Oh yeah, and don’t forget the sprinkles! The added pop of colors not only makes the finished product look beautiful, but it also adds just a touch of extra sweetness to each bite.
Do you need to cook the eggs before baking?
No need for hard-boiled eggs since they will cook in the oven during the baking process. However, the eggs will be medium-hard with a soft center once baked. If you want a hard boiled egg, use the steam or boil method, or Instant Pot eggs work great too.
How do you decorate the eggs for the bread?
While the dough rises at room temperature, this is an excellent opportunity to color eggs, so they have plenty of time to dry. I use 24 Karat Easter Egg Coloring Kit which is a paint that sticks better to the shell, or Paas Golden Egg Decorating Kit from Target which is a traditional dye.
Raw eggs can be used, but make sure to remove them if you plan on saving the bread to be eaten the next day (food safety first!).
How to not kill the yeast
Yeast is living organisms, sitting dormant when dried. When rehydrated with warm liquid, the yeast wakes up, become active, and starts to eat and ferment. Yeast dies at temperatures above 138°F (59ºC). In this recipe, warm milk is added at between 120 to130°F (49 to 54ºC). Any higher and the yeast will die, and the bread will not rise!
Italian Easter Bread
- 1 ¼ cups (300 ml) milk
- ⅓ cup (74 g) unsalted butter, cut into small cubes
- 2 ¼ teaspoons rapid rise instant yeast, 1 package
- ⅛ teaspoon kosher salt
- ½ cup (100 g) granulated sugar
- 2 large eggs, beaten
- 4 cups (568 g) all-purpose flour, divided, plus more for kneading
- 1 large egg, beaten plus 1 teaspoon water
- 3 dyed easter eggs, raw or hard boiled
- colored sprinkles
- In a small saucepan, add milk and butter. Heat to 120 to 130°F (49 to 54ºC), stirring until the butter melts. Do not allow the milk to go above 130°F (54ºC).
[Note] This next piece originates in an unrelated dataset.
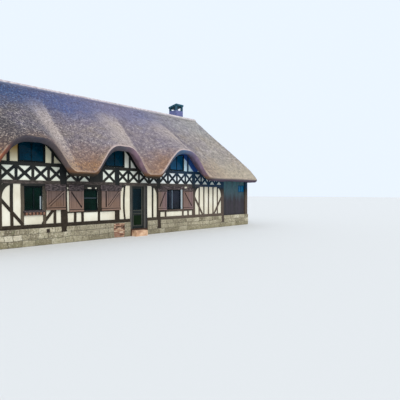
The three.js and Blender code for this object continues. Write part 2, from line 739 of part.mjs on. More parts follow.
addPiece('window_1', windowPiece(WINDOW_1, SASH_Y, PANE_Y), 'window');
addPiece('window_2', windowPiece(WINDOW_2, SASH_Y, PANE_Y), 'window');
addPiece('window_3', windowPiece(WINDOW_3, SASH_Y, PANE_Y), 'window');
const bayPaneY = [boardY[0] + 25, boardY[0] + 33];
addPiece('boarded_bay_window', windowPiece(BAY_WINDOW, boardY, bayPaneY), 'window');
BACK_WINDOWS.forEach((opening, k) => {
  addPiece(`back_window_${k + 1}`, windowPiece(opening, mirrored(SASH_Y), mirrored(PANE_Y)), 'window');
});
DORMERS.forEach((centre, k) => {
  const frame = slabXZ(dormerHoleOutline(centre, GAP), SASH_Y)
    .subtract(slabXZ(dormerHoleOutline(centre, SASH), [SASH_Y[0] - 1, SASH_Y[1] + 1]));
  const pane = slabXZ(dormerHoleOutline(centre, SASH - BITE), PANE_Y);
  addPiece(`dormer_window_${k + 1}`, frame.add(pane), 'window');
});

// Shutters folded back flat on the wall beside the windows.
SHUTTERS.forEach((x, k) => {
  const y = [-FRAME_Y - GAP - SHUTTER_THICK, -FRAME_Y - GAP];
  addPiece(`shutter_${k + 1}`, box(x, y, SHUTTER_LEVELS[k]), 'shutter');
});

// Door: frame with its hinge pins, and the glazed leaf that turns on them.
function hingePin(level) {
  const low = [level - KNUCKLE_H / 2 - ARM_H, level - KNUCKLE_H / 2 - GAP];
  const high = [level + KNUCKLE_H / 2 + GAP, level + KNUCKLE_H / 2 + ARM_H];
  const arms = [low, high].map((z) => join([
    box([DOOR_LEFT - BITE, HINGE_X], [HINGE_Y - ARM_HALF, HINGE_Y + ARM_HALF], z),
    pin(HINGE_X, HINGE_Y, z, KNUCKLE_R - 1),
  ]));
  return join([...arms, pin(HINGE_X, HINGE_Y, [low[0], high[1]], PIN_R)]);
}

function doorFrame() {
  const y = [-FRAME_Y, -FRAME_Y + WALL_DEEP];
  const z = [THRESHOLD_TOP + GAP, RAIL_BOTTOM - GAP];
  return join([
    box([JAMB_LEFT, DOOR_LEFT], y, z),
    box([DOOR_RIGHT, JAMB_RIGHT], y, z),
    box([JAMB_LEFT, JAMB_RIGHT], y, [DOOR_HEAD, z[1]]),
    ...HINGE_LEVELS.map(hingePin),
  ]);
}

const LEAF_Y = [-LEAF_OUTER, -LEAF_OUTER + LEAF_THICK];
const LEAF_X = [DOOR_LEFT + LEAF_CLEAR, DOOR_RIGHT - LEAF_CLEAR];
const LEAF_STILE = 95;
const LEAF_GLASS = [1220, LEAF_TOP - 110];
const BOTTOM_RAIL = 140;
const LOCK_RAIL = 120;
const PANEL_DEEP = 12;
const REBATE = 10;
const GLASS_THICK = 8;
const glassMiddle = (LEAF_Y[0] + LEAF_Y[1]) / 2;
const GLASS_Y = [glassMiddle - GLASS_THICK / 2, glassMiddle + GLASS_THICK / 2];
function doorLeaf() {
  const between = [LEAF_X[0] + LEAF_STILE, LEAF_X[1] - LEAF_STILE];
  const glassHole = box(between, [LEAF_Y[0] - 1, LEAF_Y[1] + 1], LEAF_GLASS);
  const panelZ = [LEAF_BOTTOM + BOTTOM_RAIL, LEAF_GLASS[0] - LOCK_RAIL];
  const panel = box(between, [LEAF_Y[0] - 1, LEAF_Y[0] + PANEL_DEEP], panelZ);
  const rebate = box([between[0] - REBATE, between[1] + REBATE],
    [GLASS_Y[0] - GAP, GLASS_Y[1] + GAP], [LEAF_GLASS[0] - REBATE, LEAF_GLASS[1] + REBATE]);
  const leaf = cut(box(LEAF_X, LEAF_Y, [LEAF_BOTTOM, LEAF_TOP]), [glassHole, panel, rebate]);
  const knuckles = HINGE_LEVELS.map((level) => {
    const z = [level - KNUCKLE_H / 2, level + KNUCKLE_H / 2];
    const flap = box([HINGE_X, HINGE_X + FLAP], [LEAF_Y[1] - BITE, HINGE_Y], z);
    const bore = pin(HINGE_X, HINGE_Y, [z[0] - 1, z[1] + 1], PIN_R + GAP);
    return flap.add(pin(HINGE_X, HINGE_Y, z, KNUCKLE_R)).subtract(bore);
  });
  return join([leaf, ...knuckles]);
}

function doorGlass() {
  const lap = REBATE - GAP;
  const x = [LEAF_X[0] + LEAF_STILE - lap, LEAF_X[1] - LEAF_STILE + lap];
  return box(x, GLASS_Y, [LEAF_GLASS[0] - lap, LEAF_GLASS[1] + lap]);
}

// Lever handle on its plate, outside on the edge away from the hinges.
const HANDLE_INSET = 55;
const HANDLE_REACH = 50;
const PLATE_HALF = 20;
const PLATE_THICK = 8;
const PLATE_Z = [1270, 1490];
const SPINDLE_HALF = 8;
const SPINDLE_Z = [1390, 1406];
const LEVER_LONG = 120;
const LEVER_THICK = 14;
const LEVER_Z = [1388, 1408];
function doorHandle() {
  const x = LEAF_X[1] - HANDLE_INSET;
  const outer = LEAF_Y[0] - GAP;
  const grip = outer - HANDLE_REACH;
  return join([
    box([x - PLATE_HALF, x + PLATE_HALF], [outer - PLATE_THICK, outer], PLATE_Z),
    box([x - SPINDLE_HALF, x + SPINDLE_HALF], [grip, outer - PLATE_THICK / 2], SPINDLE_Z),
    box([x - LEVER_LONG, x + SPINDLE_HALF], [grip, grip + LEVER_THICK], LEVER_Z),
  ]);
}

addPiece('door_frame', doorFrame(), 'door');
addPiece('door_leaf', doorLeaf(), 'door');
addPiece('door_glass', doorGlass(), 'window');
addPiece('door_handle', doorHandle(), 'door');

export default cottage;
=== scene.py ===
# Thatched half-timbered cottage: the finish of every surface, in metres.
# The file follows the house as it is built, from the stone plinth up to the ridge and the chimney.
import math
import random

import bpy
from mathutils import Matrix, Vector, noise


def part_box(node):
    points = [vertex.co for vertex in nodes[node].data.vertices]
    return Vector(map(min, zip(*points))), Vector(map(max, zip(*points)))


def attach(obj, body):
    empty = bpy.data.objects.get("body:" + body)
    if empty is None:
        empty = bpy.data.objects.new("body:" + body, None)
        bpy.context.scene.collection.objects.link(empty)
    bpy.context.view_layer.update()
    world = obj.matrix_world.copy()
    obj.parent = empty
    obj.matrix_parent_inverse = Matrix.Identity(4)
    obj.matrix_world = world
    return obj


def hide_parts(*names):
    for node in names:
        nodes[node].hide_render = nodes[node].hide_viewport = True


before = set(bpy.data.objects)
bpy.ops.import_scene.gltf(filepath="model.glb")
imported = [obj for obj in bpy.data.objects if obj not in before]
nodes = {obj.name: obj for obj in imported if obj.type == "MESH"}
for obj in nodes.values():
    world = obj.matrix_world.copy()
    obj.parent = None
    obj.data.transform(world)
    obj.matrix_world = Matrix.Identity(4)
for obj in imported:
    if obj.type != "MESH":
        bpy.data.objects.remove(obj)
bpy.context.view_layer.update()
bpy.ops.object.select_all(action="DESELECT")

# The view: a standing eye on the lawn in front of the left end, looking across the front.
# Lens and turn come from the horizon and the vanishing point of the long wall.
EYE = Vector((-12.89, -18.45, 2.10))
LOOK = Vector((0.7526, 0.6585, -0.0175))
LENS = 36.0
SENSOR = 36.0
bpy.ops.object.camera_add(location=EYE, rotation=LOOK.to_track_quat("-Z", "Y").to_euler())
camera = bpy.context.object
camera.data.sensor_width = SENSOR
camera.data.lens = LENS
bpy.context.scene.camera = camera

# The stage: a pale floor level with the lowest ground, and soft light from a wide sky.
# One broad lamp stands high in front of the house, a little to its left, and softens every shadow.
FLOOR_SIZE = 400.0
SUN_TILT, SUN_TURN, SUN_SPREAD = 46, -25, 45
SUN_POWER = 2.0
SKY_POWER = 1.05
bpy.ops.mesh.primitive_plane_add(size=FLOOR_SIZE)
stage_floor = bpy.context.object
stage_floor.name = "stage_floor"
stage_paint = bpy.data.materials.new("stage_paint")
stage_paint.use_nodes = True
stage_shader = stage_paint.node_tree.nodes["Principled BSDF"]
stage_shader.inputs["Base Color"].default_value = (0.62, 0.62, 0.6, 1)
stage_shader.inputs["Roughness"].default_value = 0.9
stage_floor.data.materials.append(stage_paint)
bpy.ops.object.light_add(type="SUN", rotation=(math.radians(SUN_TILT), 0, math.radians(SUN_TURN)))
sun = bpy.context.object.data
sun.energy = SUN_POWER
sun.angle = math.radians(SUN_SPREAD)
sun.color = (1.0, 0.97, 0.92)
sky = bpy.data.worlds.new("studio_sky")
sky.use_nodes = True
background = sky.node_tree.nodes["Background"]
background.inputs["Color"].default_value = (0.80, 0.88, 1.0, 1)
background.inputs["Strength"].default_value = SKY_POWER
bpy.context.scene.world = sky
bpy.context.scene.view_settings.view_transform = "Standard"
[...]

- In a large mixing bowl, combine yeast, salt, and sugar. Add the eggs and whisk together. Add the warmed milk and butter mixture. Add 2 cups of flour.
- Attach a dough hook to a stand mixer and combine on medium speed until smooth, about 2 minutes. Scrape the sides with a spatula as needed to incorporate the flour.
- Slowly add the remaining 2 cups of flour to the mixer on medium-low speed and scrape the sides as needed. Knead until the dough is stiff and slightly sticky, about 12 minutes.
- Place the dough on a lightly floured board and hand knead for about 3 to 4 minutes, adding a little more flour to prevent sticking. Do not use more than ¼ cup of flour.
- Shape dough into a ball, cover with a dish towel and allow to rest for 10 minutes.
- Divide into 6 pieces. Roll each piece to form a 1-inch wide rope, about 14-inches long.
- Taking 2 pieces, braid the rope, pinching the ends together and then loop into a circle. Make sure the ends are securely joined together.
- Place on a parchment-lined baking sheet (2 per sheet), providing enough room to rise.
- Loosely cover the baking sheet with plastic wrap or a dish towel and allow to rise in a warm area, like a proofing box, until it doubles in size, 45 to 60 minutes.
- Preheat the oven to 350°F (177ºC). Set the rack in the middle position.
- Whisk together the large egg and 1 teaspoon water. Brush each braided bread with the egg wash.
- If desired, top the bread with sprinkles.
- Gently place one dyed egg in the center of each braided ring. Do not press into the dough, it will sink as it bakes.
- Bake one tray at a time until golden brown, approximately 15 to 18 minutes.
- Quickly transfer the baked bread to a cooling rack.
- The recipe makes 3 Easter bread rings.
- Each ring serves 6 people.
- Six smaller rings can be made, adjust baking time accordingly.
- Raw or hardboiled and dyed eggs can be used. Raw eggs will be softboiled after baking.